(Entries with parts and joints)
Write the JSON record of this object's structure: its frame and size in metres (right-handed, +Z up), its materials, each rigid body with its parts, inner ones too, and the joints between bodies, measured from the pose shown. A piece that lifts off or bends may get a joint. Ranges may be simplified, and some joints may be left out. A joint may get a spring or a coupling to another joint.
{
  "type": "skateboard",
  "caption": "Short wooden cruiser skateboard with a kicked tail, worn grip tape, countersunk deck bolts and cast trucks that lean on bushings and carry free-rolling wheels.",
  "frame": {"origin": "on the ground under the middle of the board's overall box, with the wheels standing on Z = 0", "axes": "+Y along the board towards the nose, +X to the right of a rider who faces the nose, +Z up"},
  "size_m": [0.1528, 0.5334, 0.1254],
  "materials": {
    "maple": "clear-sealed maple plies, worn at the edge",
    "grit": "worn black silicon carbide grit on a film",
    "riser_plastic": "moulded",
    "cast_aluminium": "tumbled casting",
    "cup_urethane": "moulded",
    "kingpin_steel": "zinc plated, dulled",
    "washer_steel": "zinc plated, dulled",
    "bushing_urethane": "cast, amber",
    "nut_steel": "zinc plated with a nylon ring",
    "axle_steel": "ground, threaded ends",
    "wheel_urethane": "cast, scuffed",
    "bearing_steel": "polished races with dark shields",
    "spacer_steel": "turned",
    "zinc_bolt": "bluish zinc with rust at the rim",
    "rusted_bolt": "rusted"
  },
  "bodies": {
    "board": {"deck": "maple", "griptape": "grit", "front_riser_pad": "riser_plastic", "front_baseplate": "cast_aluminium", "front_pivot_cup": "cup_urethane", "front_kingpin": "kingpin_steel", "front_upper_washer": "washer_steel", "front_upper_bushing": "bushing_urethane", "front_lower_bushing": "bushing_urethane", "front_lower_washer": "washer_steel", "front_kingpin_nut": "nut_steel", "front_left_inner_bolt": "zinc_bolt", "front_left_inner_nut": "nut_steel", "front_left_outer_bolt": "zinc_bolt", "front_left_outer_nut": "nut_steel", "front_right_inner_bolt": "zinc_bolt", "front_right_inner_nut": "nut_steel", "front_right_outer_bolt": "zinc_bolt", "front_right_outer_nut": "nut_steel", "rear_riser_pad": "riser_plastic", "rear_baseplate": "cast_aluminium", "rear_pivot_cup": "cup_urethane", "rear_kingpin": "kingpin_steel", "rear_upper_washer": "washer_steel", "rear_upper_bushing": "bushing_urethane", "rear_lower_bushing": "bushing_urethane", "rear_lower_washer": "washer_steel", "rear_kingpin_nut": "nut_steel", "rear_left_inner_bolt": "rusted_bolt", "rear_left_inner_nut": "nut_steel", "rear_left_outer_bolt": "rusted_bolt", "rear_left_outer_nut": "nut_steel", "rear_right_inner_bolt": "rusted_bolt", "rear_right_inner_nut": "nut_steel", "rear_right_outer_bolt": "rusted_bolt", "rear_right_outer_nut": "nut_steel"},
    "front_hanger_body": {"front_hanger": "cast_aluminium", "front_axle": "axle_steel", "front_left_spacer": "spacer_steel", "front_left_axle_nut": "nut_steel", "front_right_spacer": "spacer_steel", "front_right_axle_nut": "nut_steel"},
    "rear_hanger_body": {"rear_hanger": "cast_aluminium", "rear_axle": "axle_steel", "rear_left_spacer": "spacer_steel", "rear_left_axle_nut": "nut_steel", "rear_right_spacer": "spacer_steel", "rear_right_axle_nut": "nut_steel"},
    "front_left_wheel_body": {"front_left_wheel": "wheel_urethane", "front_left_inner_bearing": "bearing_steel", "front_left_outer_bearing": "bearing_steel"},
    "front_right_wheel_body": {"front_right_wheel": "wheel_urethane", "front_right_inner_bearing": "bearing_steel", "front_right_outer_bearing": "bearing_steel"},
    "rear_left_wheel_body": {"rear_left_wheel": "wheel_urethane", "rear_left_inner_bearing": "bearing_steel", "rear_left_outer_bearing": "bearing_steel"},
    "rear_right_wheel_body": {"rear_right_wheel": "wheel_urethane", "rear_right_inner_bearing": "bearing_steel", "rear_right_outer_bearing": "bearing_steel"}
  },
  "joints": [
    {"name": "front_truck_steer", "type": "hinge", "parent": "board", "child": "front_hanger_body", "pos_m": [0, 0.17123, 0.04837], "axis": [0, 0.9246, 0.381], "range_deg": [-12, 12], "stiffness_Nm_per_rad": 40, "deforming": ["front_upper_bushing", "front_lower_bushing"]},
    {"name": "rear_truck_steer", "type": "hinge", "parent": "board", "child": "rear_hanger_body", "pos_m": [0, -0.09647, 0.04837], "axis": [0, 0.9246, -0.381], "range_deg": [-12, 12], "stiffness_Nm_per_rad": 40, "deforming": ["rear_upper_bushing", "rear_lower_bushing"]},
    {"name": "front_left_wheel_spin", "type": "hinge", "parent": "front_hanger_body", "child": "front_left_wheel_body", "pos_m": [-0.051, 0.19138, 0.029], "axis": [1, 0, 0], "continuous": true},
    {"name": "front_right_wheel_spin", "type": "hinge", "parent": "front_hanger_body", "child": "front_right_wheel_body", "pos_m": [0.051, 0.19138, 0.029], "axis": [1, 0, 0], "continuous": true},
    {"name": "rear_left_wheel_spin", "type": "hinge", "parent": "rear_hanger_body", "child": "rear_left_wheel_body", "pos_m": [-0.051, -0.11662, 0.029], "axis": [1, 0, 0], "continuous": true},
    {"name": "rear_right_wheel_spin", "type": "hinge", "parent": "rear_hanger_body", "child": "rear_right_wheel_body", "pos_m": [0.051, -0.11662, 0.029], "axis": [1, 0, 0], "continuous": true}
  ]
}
---
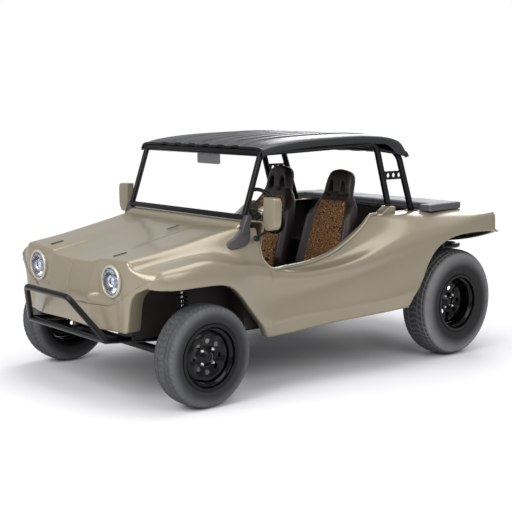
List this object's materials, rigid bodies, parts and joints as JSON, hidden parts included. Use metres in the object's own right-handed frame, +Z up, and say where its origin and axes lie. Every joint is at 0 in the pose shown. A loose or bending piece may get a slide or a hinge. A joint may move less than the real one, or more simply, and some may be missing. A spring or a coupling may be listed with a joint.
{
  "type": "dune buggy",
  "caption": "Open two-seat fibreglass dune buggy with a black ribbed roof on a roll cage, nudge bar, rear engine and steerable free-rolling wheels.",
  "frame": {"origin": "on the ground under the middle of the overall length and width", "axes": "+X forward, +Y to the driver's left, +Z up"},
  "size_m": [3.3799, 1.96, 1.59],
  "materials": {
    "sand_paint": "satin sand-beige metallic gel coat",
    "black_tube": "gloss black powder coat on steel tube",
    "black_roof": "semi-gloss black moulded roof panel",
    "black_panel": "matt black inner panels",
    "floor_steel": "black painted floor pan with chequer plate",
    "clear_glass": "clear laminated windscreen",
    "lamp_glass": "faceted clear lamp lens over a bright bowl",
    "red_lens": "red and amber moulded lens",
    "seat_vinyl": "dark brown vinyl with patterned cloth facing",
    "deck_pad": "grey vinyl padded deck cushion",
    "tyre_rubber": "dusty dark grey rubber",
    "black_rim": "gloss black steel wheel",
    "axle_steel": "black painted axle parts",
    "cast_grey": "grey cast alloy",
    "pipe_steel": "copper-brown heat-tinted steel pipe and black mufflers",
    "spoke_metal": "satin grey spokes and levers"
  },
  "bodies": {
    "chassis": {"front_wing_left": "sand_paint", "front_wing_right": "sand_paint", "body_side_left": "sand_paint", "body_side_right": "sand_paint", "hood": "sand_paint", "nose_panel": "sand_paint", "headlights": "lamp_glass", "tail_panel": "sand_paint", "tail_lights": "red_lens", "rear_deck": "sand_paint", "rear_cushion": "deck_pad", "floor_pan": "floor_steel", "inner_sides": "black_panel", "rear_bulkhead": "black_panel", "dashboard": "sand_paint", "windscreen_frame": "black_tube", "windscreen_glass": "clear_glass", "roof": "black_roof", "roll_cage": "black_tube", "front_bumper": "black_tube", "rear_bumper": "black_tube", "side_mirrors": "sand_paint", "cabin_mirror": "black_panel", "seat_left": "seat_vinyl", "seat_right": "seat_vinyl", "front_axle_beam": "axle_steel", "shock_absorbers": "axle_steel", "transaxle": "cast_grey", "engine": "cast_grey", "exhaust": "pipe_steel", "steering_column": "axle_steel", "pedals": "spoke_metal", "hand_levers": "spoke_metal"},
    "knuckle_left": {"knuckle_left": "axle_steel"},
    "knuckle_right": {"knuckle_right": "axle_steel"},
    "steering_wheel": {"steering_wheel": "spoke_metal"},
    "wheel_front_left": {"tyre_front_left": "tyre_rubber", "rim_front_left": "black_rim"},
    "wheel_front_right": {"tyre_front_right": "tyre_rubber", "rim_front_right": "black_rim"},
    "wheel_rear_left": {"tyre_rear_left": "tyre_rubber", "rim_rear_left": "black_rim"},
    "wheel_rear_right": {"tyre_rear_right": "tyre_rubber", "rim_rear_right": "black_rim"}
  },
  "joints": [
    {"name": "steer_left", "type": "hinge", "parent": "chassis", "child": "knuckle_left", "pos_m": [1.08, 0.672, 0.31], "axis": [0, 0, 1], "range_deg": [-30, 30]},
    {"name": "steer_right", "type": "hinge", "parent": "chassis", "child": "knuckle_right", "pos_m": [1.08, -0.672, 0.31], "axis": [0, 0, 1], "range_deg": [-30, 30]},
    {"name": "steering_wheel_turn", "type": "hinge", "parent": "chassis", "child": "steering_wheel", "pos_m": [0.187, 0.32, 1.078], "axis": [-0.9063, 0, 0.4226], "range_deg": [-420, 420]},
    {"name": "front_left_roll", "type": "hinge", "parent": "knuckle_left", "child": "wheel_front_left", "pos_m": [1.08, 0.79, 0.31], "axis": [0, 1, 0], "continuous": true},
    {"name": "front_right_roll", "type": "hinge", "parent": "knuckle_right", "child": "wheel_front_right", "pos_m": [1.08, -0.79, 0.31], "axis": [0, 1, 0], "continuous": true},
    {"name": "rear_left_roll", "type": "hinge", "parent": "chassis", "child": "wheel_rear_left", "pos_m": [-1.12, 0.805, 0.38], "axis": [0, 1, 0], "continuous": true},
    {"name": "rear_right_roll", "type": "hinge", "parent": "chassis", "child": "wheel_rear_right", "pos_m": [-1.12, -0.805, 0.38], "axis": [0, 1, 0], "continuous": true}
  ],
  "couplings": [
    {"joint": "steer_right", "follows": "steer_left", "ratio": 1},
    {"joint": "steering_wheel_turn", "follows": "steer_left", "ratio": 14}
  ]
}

WHAT THE EXERCISE ASKS: Extract all lines of the records above that include "handed".

WORKED SOLUTION:
Write the JSON record of this object's structure: its frame and size in metres (right-handed, +Z up), its materials, each rigid body with its parts, inner ones too, and the joints between bodies, measured from the pose shown. A piece that lifts off or bends may get a joint. Ranges may be simplified, and some joints may be left out. A joint may get a spring or a coupling to another joint.
List this object's materials, rigid bodies, parts and joints as JSON, hidden parts included. Use metres in the object's own right-handed frame, +Z up, and say where its origin and axes lie. Every joint is at 0 in the pose shown. A loose or bending piece may get a slide or a hinge. A joint may move less than the real one, or more simply, and some may be missing. A spring or a coupling may be listed with a joint.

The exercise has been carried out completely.